August 10, 2012

 

Canada's grain farmers benefit from US drought woes
 

 

In a summer of devastation for farmers in the US Midwest, their counterparts on the Canadian Prairies are on the verge of harvesting bumper crops.

 

Marty Jespersen, a fourth-generation farmer in southern Alberta, is plucking heads off stalks of his wheat crop, inspecting for bugs, fungus, and hail damage.

 

"A quarter of my farm is gone," he says. But grain prices will save his skin - and more.

 

Combines and swathers are already in the fields in parts of western Canada - Jespersen's neighbours are among the early starters - as producers seek to cash in on a rare combination of stellar crops and record prices.

 

The wave of good fortune, which comes at the expense of US farmers whose crops were lost to a scorching drought, is not only making a difference in grain producers' pocketbooks, but also their mentality toward the marketplace.

 

Richard Phillips, the executive director of the Grain Growers of Canada and a farmer from Tisdale, Sask., used to spend his time answering calls from farmers asking the lobby group to beg for assistance from Ottawa. Farmers still call, but they have different demands now.

 

"My phone does not ring with people calling for government help anymore," Phillips said. "People are making a living from the marketplace.

 

"Today, we hear a lot of questions such as 'How do we get more markets open so we can continue to sell at these prices?
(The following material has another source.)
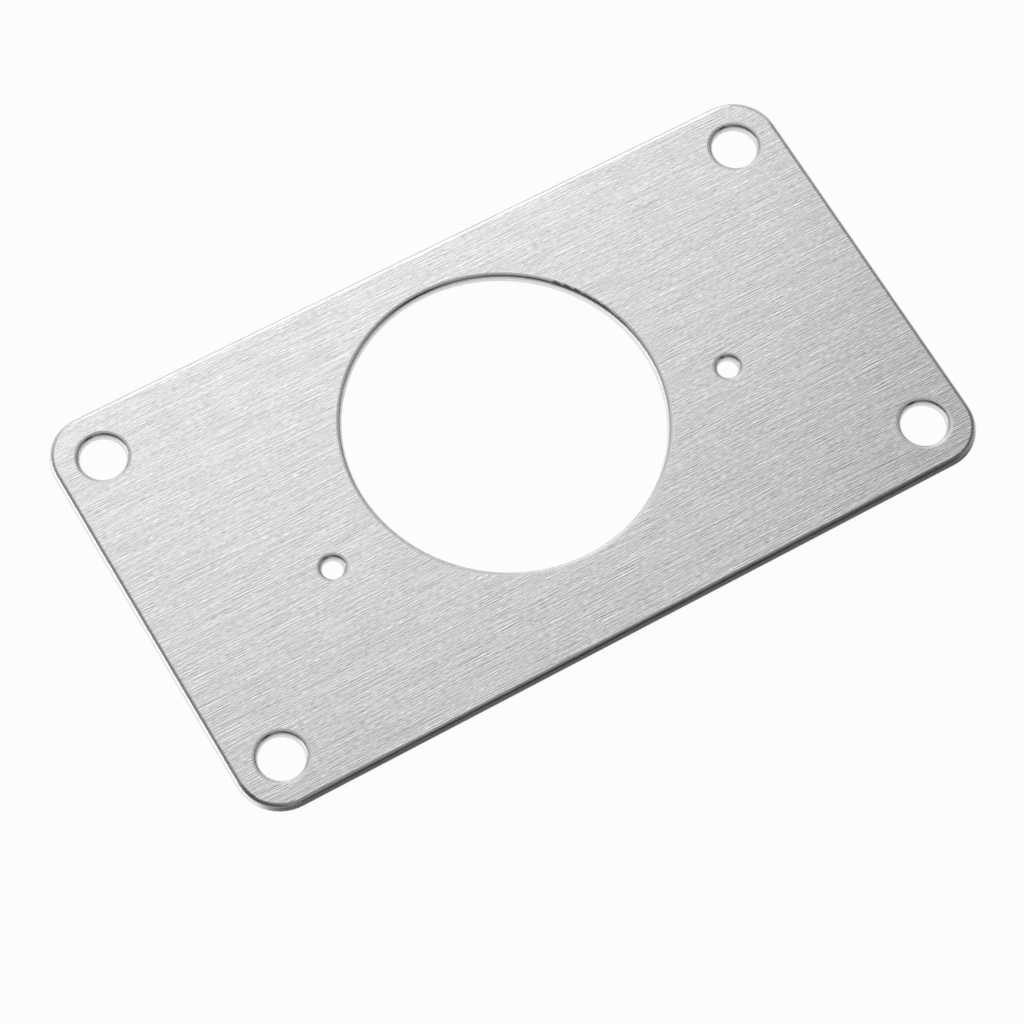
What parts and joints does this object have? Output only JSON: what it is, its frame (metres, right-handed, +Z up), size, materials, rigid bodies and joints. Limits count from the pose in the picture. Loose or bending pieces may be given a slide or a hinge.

How do we get the railway system working more efficiently?' It is all about the business of farming now, not about government support."

 

The potential bumper crop comes just as farmers gain the right to sell their grain outside the Canadian Wheat Board. Just weeks before its monopoly over wheat, durum, and malt barley sales ended on August 1, the CWB changed the way it pays farmers, offering to pay about 75% of the projected pool price for spring and winter wheat shortly after producers deliver the grain to elevators, up from about 65%. The remainder is paid through potential adjustments and a final cheque.

 

Now, the CWB is taking on that extra price risk. "We're in a competitive marketplace, and we want farmers to find our programmes really attractive," Maureen Fitzhenry, a spokesperson for the CWB, said. "One of the things that they do find attractive is getting money quicker."

 

Canadian farmers like Taber's Jespersen, who voted to end the CWB's monopoly, still need weeks of good weather before declaring this growing season a success. But unlike their American counterparts, his crops have potential.

 

The USDA has designated 50.3% of all counties as "disaster areas," mainly due to drought. In response, US Agriculture Secretary Tom Vilsack last week expanded the country's emergency measures, allowing livestock producers to use about 3.8 million acres of "conservation land" to counter the shortage of hay and dry pastures. Further, he cut farmers slack on paying insurance premiums because the drought has hurt their cash flow.

 

All of this has sent prices of key grains soaring. Wheat prices are up about 40% since the middle of June; corn prices have shot up 60%.